According to this interactive-activation model, the WSE is explained as such: When the target letter is presented within a word, the feature detectors, letter detectors and word detectors will all be activated, adding weight to the final recognition of the stimulus. However, when only the letter is presented, only the letter detector level will be activated. Therefore, we may remember the presented stimulus word more clearly, and thereby be more accurate in identifying its component letters, as observed in the WSE.

===Activation-verification model===
The AVM deals with encoding, verification, and decision operations. Encoding is used to describe the early operations that lead to the unconscious activation of learned units in memory. After encoding, verification occurs. Verification often leads to the conscious recognition of a single lexical entry from the respondents. Verification is to be viewed as an independent, top-down analysis of stimulus that is guided by the stored, or previously learned, representation of a word. Real-time processing in verification can be mimicked by a computer simulation. Lastly, the factors affecting speed and accuracy of performance in a particular paradigm depend on whether decisions are based primarily on information from encoding or verification.

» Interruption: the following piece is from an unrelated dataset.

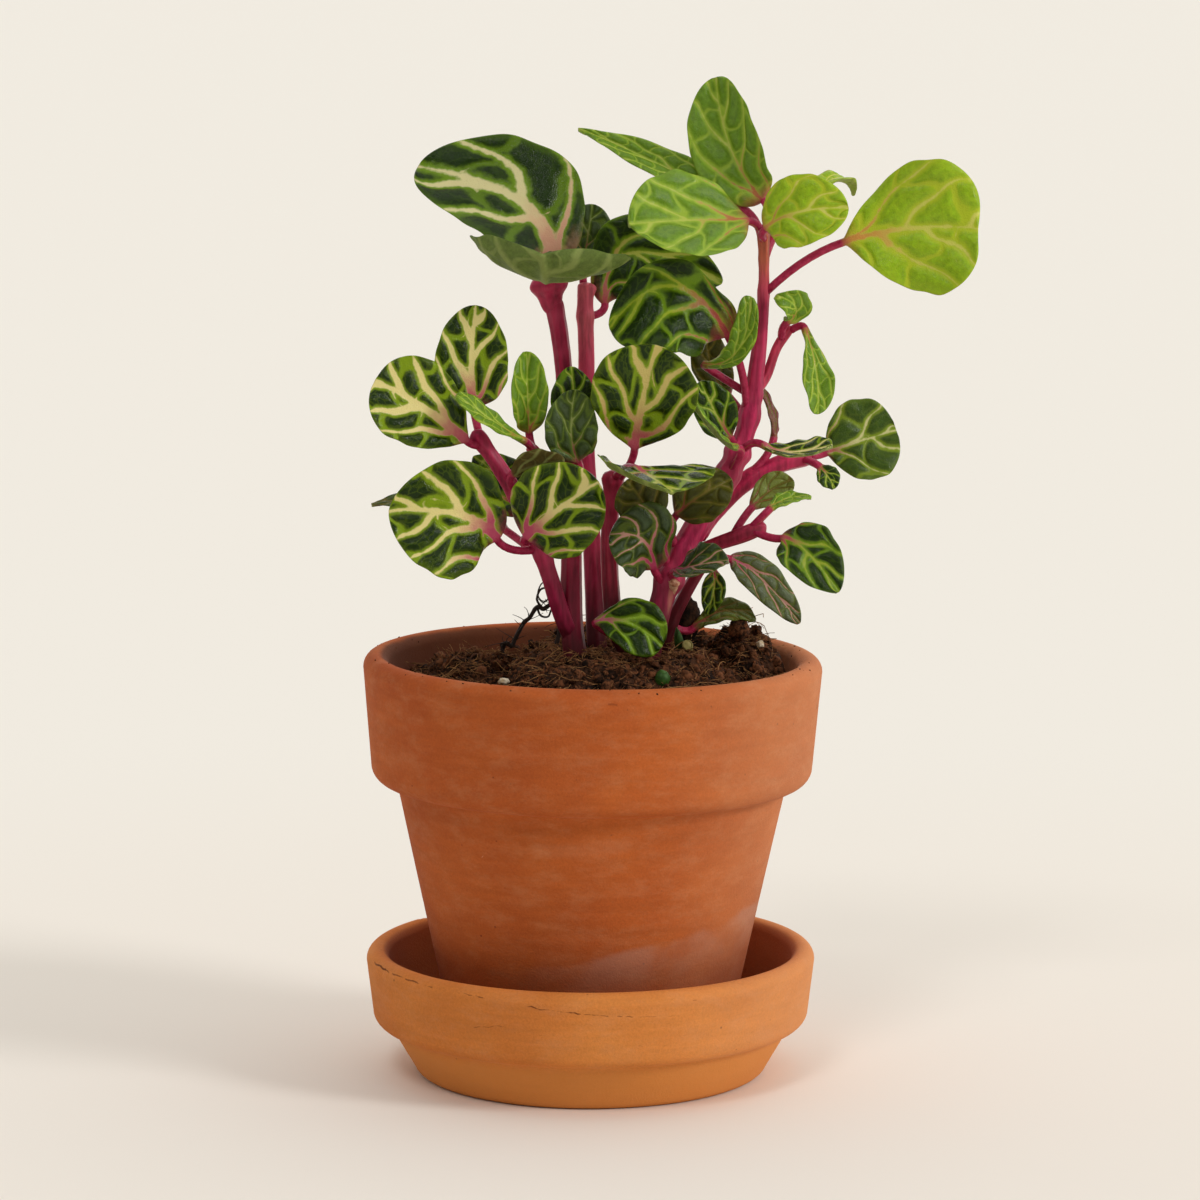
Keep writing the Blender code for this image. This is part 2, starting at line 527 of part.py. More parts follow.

==Adverse word superiority effect==
One of the findings of the Johnston and McClelland report was that the WSE does not occur inevitably whenever we compare a word and a nonword. Rather, it depends somewhat upon the strategies that readers use during a task. If readers paid more attention to the letter in a particular position, they would experience the adverse word superiority effect. This is because the reader would no longer have the benefit of having the word detector level activated with as much weight if they neglected to focus on the full word.